Task to complete:
Using the data beneath this instruction, retype only the lines from the one that contains "Keep writing the three.js" down to the one that contains "return points", both included, exactly as they appear.

Dataset records:
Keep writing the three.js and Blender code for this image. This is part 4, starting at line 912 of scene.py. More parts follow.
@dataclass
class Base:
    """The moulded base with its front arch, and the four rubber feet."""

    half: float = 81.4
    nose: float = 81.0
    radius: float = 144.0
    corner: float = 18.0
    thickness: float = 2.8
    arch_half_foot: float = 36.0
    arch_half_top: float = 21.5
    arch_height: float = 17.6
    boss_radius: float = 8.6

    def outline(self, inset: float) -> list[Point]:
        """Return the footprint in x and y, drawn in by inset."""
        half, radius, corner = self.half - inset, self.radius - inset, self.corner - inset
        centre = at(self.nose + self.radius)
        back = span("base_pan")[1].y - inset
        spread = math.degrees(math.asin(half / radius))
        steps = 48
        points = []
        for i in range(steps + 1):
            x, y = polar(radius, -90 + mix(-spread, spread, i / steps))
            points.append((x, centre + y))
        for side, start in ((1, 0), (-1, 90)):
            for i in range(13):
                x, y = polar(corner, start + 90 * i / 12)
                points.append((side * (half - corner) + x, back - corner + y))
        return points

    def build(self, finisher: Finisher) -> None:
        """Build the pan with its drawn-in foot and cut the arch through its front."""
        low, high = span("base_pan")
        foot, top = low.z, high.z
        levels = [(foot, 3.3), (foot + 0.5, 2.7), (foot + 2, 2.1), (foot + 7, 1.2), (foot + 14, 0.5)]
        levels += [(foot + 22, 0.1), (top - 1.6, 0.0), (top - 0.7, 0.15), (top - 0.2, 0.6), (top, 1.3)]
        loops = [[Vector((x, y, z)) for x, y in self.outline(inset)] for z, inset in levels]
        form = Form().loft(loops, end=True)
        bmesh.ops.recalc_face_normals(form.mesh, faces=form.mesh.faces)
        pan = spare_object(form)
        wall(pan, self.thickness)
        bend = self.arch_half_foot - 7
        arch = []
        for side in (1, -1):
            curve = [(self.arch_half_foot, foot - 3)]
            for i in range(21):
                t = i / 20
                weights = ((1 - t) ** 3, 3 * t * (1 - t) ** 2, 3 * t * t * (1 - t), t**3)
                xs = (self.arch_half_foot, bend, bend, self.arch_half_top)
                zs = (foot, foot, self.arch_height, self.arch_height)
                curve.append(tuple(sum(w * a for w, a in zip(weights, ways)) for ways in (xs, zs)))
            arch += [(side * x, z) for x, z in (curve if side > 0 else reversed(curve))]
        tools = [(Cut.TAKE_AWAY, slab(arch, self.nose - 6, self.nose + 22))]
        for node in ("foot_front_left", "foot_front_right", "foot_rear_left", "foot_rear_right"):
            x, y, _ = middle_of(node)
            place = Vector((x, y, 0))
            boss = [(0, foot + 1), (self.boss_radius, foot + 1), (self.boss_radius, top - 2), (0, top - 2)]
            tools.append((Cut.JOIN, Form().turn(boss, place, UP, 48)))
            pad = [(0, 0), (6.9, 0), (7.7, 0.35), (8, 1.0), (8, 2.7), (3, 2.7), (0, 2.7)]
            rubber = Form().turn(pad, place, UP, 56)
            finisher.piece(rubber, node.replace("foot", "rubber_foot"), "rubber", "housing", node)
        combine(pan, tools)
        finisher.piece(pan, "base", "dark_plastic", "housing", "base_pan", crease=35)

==

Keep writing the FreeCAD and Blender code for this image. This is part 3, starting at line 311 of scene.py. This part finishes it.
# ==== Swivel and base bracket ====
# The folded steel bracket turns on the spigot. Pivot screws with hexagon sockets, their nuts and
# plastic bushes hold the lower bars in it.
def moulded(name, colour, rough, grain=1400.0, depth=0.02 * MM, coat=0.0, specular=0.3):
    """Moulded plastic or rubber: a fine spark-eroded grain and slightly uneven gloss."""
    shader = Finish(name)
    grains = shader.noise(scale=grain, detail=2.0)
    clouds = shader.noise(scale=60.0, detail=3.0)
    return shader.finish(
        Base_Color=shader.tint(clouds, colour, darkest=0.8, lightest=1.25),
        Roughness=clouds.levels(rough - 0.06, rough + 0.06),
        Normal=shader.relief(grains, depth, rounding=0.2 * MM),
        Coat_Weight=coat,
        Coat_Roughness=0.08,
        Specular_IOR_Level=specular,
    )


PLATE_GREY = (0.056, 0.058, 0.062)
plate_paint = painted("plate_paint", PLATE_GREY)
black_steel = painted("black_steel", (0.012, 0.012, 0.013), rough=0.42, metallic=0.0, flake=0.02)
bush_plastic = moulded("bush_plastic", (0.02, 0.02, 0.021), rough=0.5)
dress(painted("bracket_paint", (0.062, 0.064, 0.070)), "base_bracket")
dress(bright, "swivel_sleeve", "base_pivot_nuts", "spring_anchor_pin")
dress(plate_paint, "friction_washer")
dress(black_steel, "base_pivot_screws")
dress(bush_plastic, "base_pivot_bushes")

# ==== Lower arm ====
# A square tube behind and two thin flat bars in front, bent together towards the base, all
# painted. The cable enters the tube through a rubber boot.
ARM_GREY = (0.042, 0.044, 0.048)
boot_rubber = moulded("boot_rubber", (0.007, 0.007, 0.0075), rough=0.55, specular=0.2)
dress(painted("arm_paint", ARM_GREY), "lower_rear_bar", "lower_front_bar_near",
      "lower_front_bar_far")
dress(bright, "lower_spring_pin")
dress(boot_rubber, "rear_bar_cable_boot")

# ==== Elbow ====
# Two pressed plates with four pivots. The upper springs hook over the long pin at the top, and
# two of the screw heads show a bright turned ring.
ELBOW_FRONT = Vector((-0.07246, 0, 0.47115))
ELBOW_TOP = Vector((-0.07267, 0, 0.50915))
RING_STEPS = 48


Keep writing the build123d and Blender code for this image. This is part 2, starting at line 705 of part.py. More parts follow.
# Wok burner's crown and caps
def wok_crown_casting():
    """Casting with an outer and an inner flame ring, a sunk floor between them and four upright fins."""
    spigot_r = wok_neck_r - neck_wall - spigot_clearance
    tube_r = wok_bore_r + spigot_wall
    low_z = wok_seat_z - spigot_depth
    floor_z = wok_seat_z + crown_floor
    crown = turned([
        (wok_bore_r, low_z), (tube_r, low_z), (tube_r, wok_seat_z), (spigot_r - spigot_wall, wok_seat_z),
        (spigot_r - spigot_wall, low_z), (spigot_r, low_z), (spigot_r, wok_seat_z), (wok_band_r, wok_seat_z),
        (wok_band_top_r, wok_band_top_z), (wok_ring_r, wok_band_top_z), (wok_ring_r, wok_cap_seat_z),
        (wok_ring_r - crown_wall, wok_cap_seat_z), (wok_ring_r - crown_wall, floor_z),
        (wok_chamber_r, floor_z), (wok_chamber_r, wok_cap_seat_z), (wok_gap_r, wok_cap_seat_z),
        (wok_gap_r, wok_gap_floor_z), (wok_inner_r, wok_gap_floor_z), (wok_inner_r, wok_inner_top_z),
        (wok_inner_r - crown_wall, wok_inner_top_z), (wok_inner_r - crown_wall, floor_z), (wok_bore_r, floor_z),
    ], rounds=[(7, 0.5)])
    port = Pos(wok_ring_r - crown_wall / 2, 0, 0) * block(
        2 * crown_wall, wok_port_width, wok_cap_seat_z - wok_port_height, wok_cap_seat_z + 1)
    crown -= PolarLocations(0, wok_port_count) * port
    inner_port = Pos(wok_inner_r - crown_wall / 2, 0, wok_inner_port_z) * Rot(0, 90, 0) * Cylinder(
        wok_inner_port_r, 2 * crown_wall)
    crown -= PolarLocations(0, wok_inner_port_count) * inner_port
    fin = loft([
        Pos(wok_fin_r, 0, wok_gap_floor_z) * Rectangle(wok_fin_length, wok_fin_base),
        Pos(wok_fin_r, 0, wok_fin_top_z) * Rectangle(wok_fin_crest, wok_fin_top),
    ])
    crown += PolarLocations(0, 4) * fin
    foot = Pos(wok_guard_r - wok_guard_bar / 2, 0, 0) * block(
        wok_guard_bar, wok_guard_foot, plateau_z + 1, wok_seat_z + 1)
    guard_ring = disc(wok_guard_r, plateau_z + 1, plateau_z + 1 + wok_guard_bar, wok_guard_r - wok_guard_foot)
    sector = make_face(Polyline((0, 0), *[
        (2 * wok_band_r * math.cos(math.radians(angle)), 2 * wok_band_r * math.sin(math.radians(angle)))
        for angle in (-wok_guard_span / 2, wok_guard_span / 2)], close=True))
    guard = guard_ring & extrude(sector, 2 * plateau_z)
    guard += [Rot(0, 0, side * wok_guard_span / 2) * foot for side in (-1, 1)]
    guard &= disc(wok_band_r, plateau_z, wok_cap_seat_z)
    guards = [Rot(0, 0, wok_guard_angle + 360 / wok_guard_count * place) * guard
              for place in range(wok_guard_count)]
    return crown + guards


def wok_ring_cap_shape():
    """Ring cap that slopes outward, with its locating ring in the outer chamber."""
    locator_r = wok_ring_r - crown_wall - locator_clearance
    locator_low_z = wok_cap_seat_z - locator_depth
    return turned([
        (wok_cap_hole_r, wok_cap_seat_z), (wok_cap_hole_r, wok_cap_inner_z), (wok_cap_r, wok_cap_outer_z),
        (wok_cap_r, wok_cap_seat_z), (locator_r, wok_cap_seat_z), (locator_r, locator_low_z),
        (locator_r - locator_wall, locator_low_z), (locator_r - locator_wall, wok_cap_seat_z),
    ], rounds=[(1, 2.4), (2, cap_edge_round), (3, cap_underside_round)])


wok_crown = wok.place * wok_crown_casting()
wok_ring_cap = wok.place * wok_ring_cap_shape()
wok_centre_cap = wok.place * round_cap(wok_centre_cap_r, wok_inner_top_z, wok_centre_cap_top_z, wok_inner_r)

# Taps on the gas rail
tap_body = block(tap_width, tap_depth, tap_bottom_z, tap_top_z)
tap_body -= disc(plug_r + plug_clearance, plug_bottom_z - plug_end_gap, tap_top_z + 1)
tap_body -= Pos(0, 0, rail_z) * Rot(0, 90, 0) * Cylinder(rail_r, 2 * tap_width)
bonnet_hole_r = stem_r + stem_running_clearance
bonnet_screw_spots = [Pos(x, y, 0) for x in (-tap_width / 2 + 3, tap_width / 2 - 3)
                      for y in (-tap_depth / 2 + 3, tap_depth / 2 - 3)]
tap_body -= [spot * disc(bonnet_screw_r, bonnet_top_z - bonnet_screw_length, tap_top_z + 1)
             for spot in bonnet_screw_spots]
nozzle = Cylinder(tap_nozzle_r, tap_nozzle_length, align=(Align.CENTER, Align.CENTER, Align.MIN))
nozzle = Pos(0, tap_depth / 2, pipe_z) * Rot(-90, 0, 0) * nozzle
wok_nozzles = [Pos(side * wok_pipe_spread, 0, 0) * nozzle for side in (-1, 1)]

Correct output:
Keep writing the three.js and Blender code for this image. This is part 4, starting at line 912 of scene.py. More parts follow.
@dataclass
class Base:
    """The moulded base with its front arch, and the four rubber feet."""

    half: float = 81.4
    nose: float = 81.0
    radius: float = 144.0
    corner: float = 18.0
    thickness: float = 2.8
    arch_half_foot: float = 36.0
    arch_half_top: float = 21.5
    arch_height: float = 17.6
    boss_radius: float = 8.6

    def outline(self, inset: float) -> list[Point]:
        """Return the footprint in x and y, drawn in by inset."""
        half, radius, corner = self.half - inset, self.radius - inset, self.corner - inset
        centre = at(self.nose + self.radius)
        back = span("base_pan")[1].y - inset
        spread = math.degrees(math.asin(half / radius))
        steps = 48
        points = []
        for i in range(steps + 1):
            x, y = polar(radius, -90 + mix(-spread, spread, i / steps))
            points.append((x, centre + y))
        for side, start in ((1, 0), (-1, 90)):
            for i in range(13):
                x, y = polar(corner, start + 90 * i / 12)
                points.append((side * (half - corner) + x, back - corner + y))
        return points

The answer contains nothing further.